KBR’s biggest growth potential is with the expected increase in the natural gas market. Wal-Mart, UPS, Coca-Cola, Pepsi and Waste Management are all switching their engines from diesel to natural gas-compressed (CNG) or liquefied (LNG) so they’re also building CNG and LNG fueling stations. In North America we can produce natural gas at a much cheaper price because we have so much of it, and we have the better techniques (fracking and horizontal drilling). Natural gas prices are 200% to 400% higher in the rest of the world, so there’s a rush to build LNG export facilities that can sell to Europe, Asia and elsewhere. Only six LNG export facilities have been approved since 2011, but there are more than 24 on deck.

The situation in Russia and Ukraine helps the U.S. position in the natural gas market. Russia supplies most of Europe with energy; every time Russia gets mad, it threatens to shut off the natural gas. If the U.S. could export our cheaper gas to Europe, it would cripple Russia. If enough Democrats get on board, LNG export facilities would be built at a much greater pace. In the long run it could represent a massive infrastructure build valued at more than $200 billion. This is good news for KBR because it earns approximately 40% of its revenue building LNG facilities.

KBR has been awarded two new LNG contracts: one by Maersk Oil for topsides front end engineering and design (FEED) for the Culzean Project, and the other by Gulf LNG Liquefaction Company to FEED engineering. Federal Energy Regulatory Commission (FERC) reports pre-filing services to support the addition of 10 million metric tons per year of liquefaction and export capabilities to the existing LNG import terminal located in Jackson Country, Miss.
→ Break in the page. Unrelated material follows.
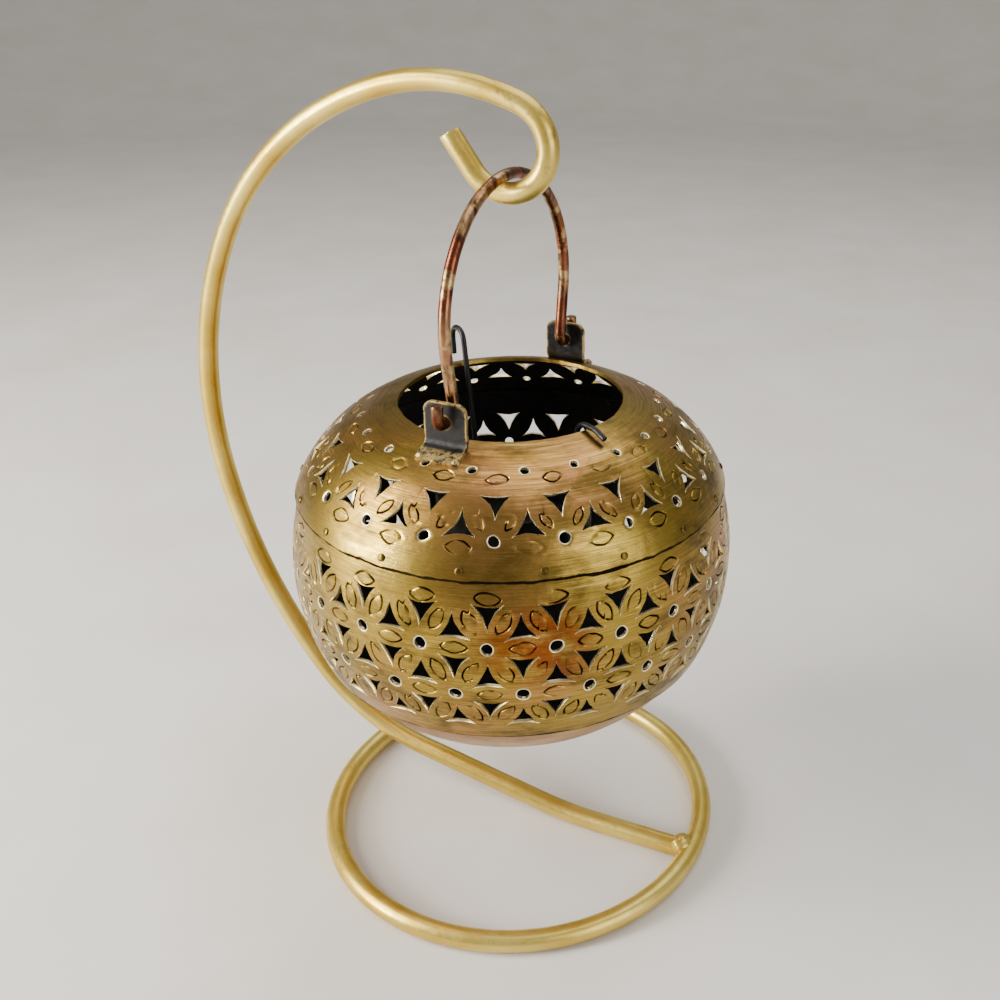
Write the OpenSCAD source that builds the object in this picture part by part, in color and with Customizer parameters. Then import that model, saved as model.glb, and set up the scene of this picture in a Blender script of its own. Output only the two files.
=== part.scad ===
// Pierced globe lantern hanging by a wire bail from a round-rod hook stand.
// Millimetres, +Z up. The origin is on the table at the centre of the base ring,
// the rod stands in the XZ plane and the lantern hangs over the origin.
// Pick a piece in "node" to draw it alone; "all" draws the whole lantern.

/* [Stand] */
// Diameter of the round rod of the ring and the hook
rod_d = 6.0; // [4:0.5:9]
// Radius of the base ring at the rod's centreline
ring_r = 57.5; // [45:0.5:80]
// Bend radius where the rod leaves the table
toe_bend_r = 115; // [60:1:200]
// Angle by which the rod rises off the table
toe_turn = 10.4; // [4:0.1:20]
// Straight run of the rod from the ring's middle to its far side
toe_run = 42; // [20:1:80]
// Bend radius at the foot of the belly
foot_bend_r = 62; // [40:1:120]
// Turn at the foot of the belly
foot_turn = 39.7; // [20:0.1:60]
// Bend radius of the belly beside the globe
belly_bend_r = 148; // [90:1:220]
// Turn of the belly
belly_turn = 28.7; // [15:0.1:45]
// Bend radius of the shoulder
shoulder_bend_r = 117; // [80:1:160]
// Turn of the shoulder
shoulder_turn = 37.6; // [20:0.1:60]
// Bend radius of the crown
crown_bend_r = 92; // [60:1:130]
// Turn of the crown
crown_turn = 47.5; // [30:0.1:70]
// Bend radius of the brow before the hook
brow_bend_r = 64.4; // [40:0.1:90]
// Turn of the brow before the hook
brow_turn = 36.8; // [20:0.1:50]
// Bend radius of the hook
hook_bend_r = 11.9; // [8:0.1:20]
// Turn of the hook past its lowest point
hook_lip_turn = 54; // [20:1:80]
// Straight end of the hook
hook_tip = 11; // [4:0.5:20]
// Gap between the rod's end and the ring, filled by the weld
weld_gap = 0.3; // [0.1:0.1:1]
// Radius of the weld bead
weld_r = 3.8; // [3.2:0.1:5]

/* [Bail] */
// Diameter of the bail's wire
bail_d = 3.2; // [2:0.1:4]
// Radius of the bail's arch at the wire's centreline
bail_arch_r = 33.5; // [28:0.5:45]
// Turn of the arch on each side, more than a quarter turn so the legs lean in
bail_arch_turn = 100; // [92:1:106]
// Straight leg below the arch
bail_leg = 13; // [8:0.5:30]
// Bend radius of the wire's feet
bail_foot_r = 2.6; // [2.2:0.1:4]
// Straight part of the foot that turns in the lug
bail_pin = 2.6; // [2:0.1:5]
// Upturned end outside the lug
bail_tip = 3; // [2:0.5:8]
// Play between the bail and the hook it hangs on
hook_play = 0.2; // [0.05:0.05:0.5]
// Radial clearance of the wire in the lug's hole
pin_clearance = 0.05; // [0.01:0.01:0.1]

/* [Globe] */
// Outside radius of the globe at its widest
globe_r = 61.9; // [50:0.1:80]
// Thickness of the sheet brass
sheet = 1.0; // [0.6:0.1:2]
// Radius of the lower shell's outline arc
bowl_arc_r = 61.9; // [50:0.1:75]
// Radius of the dome's outline arc
dome_arc_r = 38.5; // [34:0.5:50]
// Height of the dome's arc centre above the widest line
dome_arc_rise = 6.5; // [2:0.5:12]
// Height of the dome's lower edge above the widest line
seam_rise = 20.8; // [16:0.1:26]
// How far the lower shell's rim reaches up inside the dome
rim_reach = 3.4; // [2.6:0.1:3.6]
// Depth of the lower shell's edge below the widest line
bowl_drop = 26.8; // [24:0.1:30]
// How far the dish's rim reaches up inside the lower shell
dish_reach = 2.6; // [2:0.1:3]
// Radius of the dish's outline arc
dish_arc_r = 38; // [34:0.5:44]
// Depth of the flat bottom below the widest line
globe_drop = 47.2; // [44:0.1:56]
// Radius of the open mouth
mouth_r = 30.75; // [26:0.25:34]
// Gap where dome and dish lap over the lower shell
lap_gap = 0.4; // [0.1:0.05:0.6]

/* [Fretwork] */
// Flowers in each ring of the lower shell
bowl_flowers = 23; // [16:1:28]
// Flowers in each ring of the dome
dome_flowers = 20; // [14:1:24]
// Centre-to-corner size of the triangular cut-outs at the widest line
cut_corner = 4.55; // [3:0.05:5]
// Radius of the petals' sides that hollow the triangles
petal_side_r = 12; // [8:0.5:20]
// Radius of the holes at the flower centres of the lower shell
bowl_eye_r = 1.55; // [0.8:0.05:2]
// Radius of the holes at the flower centres of the dome
dome_eye_r = 1.3; // [0.8:0.05:2]
// Radius of the small holes round the collar
collar_eye_r = 1.1; // [0.6:0.05:1.6]
// Height of the lower shell's first flower ring along the sheet
first_ring = 3.5; // [0:0.1:6]
// Distance between flower rings along the sheet
ring_step = 13.8; // [12:0.1:16]
// Slope angle of the dome's flower ring
dome_ring_angle = 36.3; // [33:0.1:40]
// Slope angle of the collar's small holes
collar_ring_angle = 64.2; // [60:0.1:68]
// rise of the dome's lower triangles above its flower ring, degrees
low_triangle_rise = 4.7; // [4:0.1:6]
// rise of the dome's upper triangles above its flower ring, degrees
high_triangle_rise = 14.4; // [13:0.1:16]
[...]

McDermott International Inc. (MDR) would be another play on the expected natural gas production increase. Chicago Bridge & Iron Company N.V. (CBI) also has leverage here as well. However, the stock is pricey and one should wait for a pullback in value.

Source

Discussion

KBR is an undervalued company that has the potential for a turnaround. A low valuation that was based on two negative earnings surprises and an error with a financial statement causing a restatement have significantly devalued this company. However, this current low valuation, a clean balance sheet and a new CEO could mark the turnaround for KBR.